「悲劇のテロ犯」に仕立て上げ、安倍元首相を「加害者」扱い
最近になって自殺報道で「いのちの電話」などのテロップが流れるようになったが、基本的にマスコミはその時々で、視聴者ウケして数字が取れそうなストーリー、キャラ付けをしてお祭り騒ぎをする。それが、山上被告の場合は「悲劇のテロ犯」というキャラ付けだった。
もちろん、マスコミは最初から意図的にそんなキャラ付けをしていたわけではない。
本人のSNSなどをパネルで大きく紹介して、どんなことを考えて、どんなことに悩んで、安倍元首相を恨むようになったのかをこと細かに解説しながら、家族の自殺、母親が高額献金をして一家が破産をしたことなどにも触れる。そして、山上被告の主張にまんま丸乗りをして、彼にはすべて旧統一教会という「反社会的な団体」にだまされた「被害者」という面があることを連日連夜、報じたのだ。
そうなると、視聴者ウケしそうなコメントをひねり出すのが仕事である、コメンテーターの皆さんは何と言うか。「彼がやったことは決して許されることではないが」と決まり文句のように前置きをしたうえで、信仰にハマった母親から壮絶なネグレクトを受けて同情する余地はあるというような同情的なことを言う。当たり前だ。そう言った方が、お茶の間の人たちが好感を抱く。
「家族が自殺しても、親から虐待を受けても殺人しない人など山ほどいるよ」とか「宗教がどうとか、安倍さんがどうとか以前に母親との親子関係が問題でしょ」なんてことは言う人間は「愚か者」「非常識」というようなムードさえ流れていた。
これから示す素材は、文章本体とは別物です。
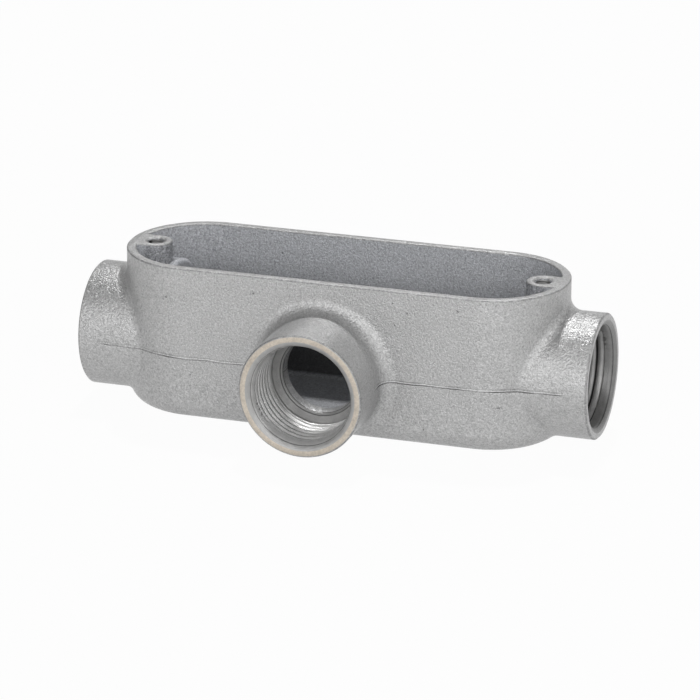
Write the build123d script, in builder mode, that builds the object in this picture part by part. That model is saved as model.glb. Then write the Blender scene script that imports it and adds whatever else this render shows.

一方で、本来は「被害者」であるはずの安倍元首相は、三代にわたって旧統一教会とズブズブだという歴史が繰り返し指摘されて、いつの間にやら「加害者」にされた。そして、旧統一教会に関して、いかに反日で、洗脳を駆使して日本人をカモにしているのかということを脱会した人やジャーナリストらが解説して、この団体こそが「諸悪の根源」とされた。
そこで始まったのが、旧統一教会バッシングだ。
本来、糾弾されるべきは「テロ」を起こした山上被告なのに、「テロ」をさせるように追いつめた旧統一教会こそが「叩くべき巨悪」ということになった。こうなると、山上被告の「被害者」感はさらに強まるが、そこにダメ押しをしたのが、政府と自民党が法律的な根拠に基づくわけではなく、世論に屈する形でこのバッシングに迎合したことだ。
信者が高額献金をしている宗教団体など、自民党の支持団体の中にも山ほどある。韓国に金が流れるのがけしからんというが、日本国内にどれだけ韓国企業があるのか。
そういう現実を整理することなく、感情的にバッシングに押し流される形で、「旧統一教会と付き合っていた」という事実を認めて謝罪し、「今後は付き合いません」と反社のように扱った。これで、政治が国民に対して、「山上被告の主張は正しいです」と宣言したも同然となった。
かくして、山上被告の「やったことは悪いことだけれど、正しい問題提起をした」という現在の社会評価が確立したのである。